With no adults to show them the ropes, the kids have to learn to fend for themselves and form different tribes. ‘The Tribe’ mainly focuses on the Mall Rats. Jack’s (Michael Wesley-Smith) father used to own the Phoenix Shopping Mall and instructs his son to seek shelter there before he dies.
Various children and teens from all walks of life join Jack’s Mall Rats tribe and their mission is simple: to create a peaceful world and avoid making the same mistakes the adults made. But it’s not always easy, seeing as they have to stand up against tribes like The Locos and The Technos, whose aim it is to wreak havoc.
Following “The Big Death” 15 years prior, we are now in the year 2021, where Jeremiah (Luke Perry) is in search of the Valhalla Sector, a place in which he may find refuge. Along the way, he meets a fellow lone traveller, Kurdy (Malcolm Jamal Warner), and they continue their journey together.
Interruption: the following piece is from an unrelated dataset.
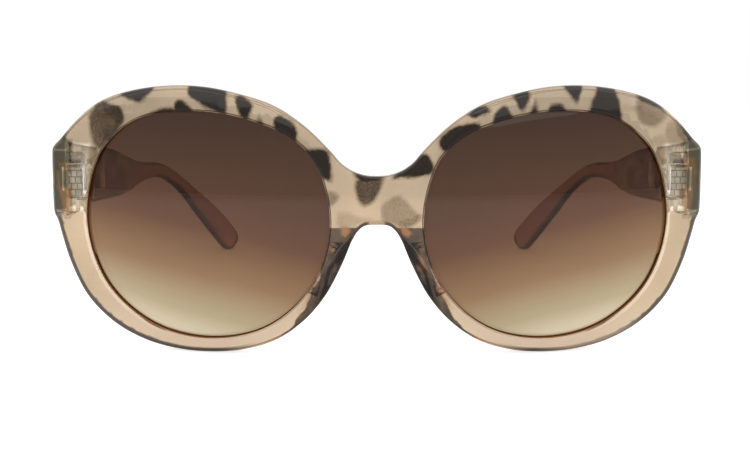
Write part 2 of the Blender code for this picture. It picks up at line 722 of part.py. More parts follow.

They find their way to Thunder Mountain, the remains of a NORAD complex which is led by Markus Alexander (Peter Stebbings), who is in the process of creating a new world – one we are not too sure about.
When Kurdy and Jeremiah finally discover the Valhalla Sector, they realize the heavily armed bunker is made up of surviving US government and military leadership members who plan to take over the world with their military power and an authoritarian philosophy.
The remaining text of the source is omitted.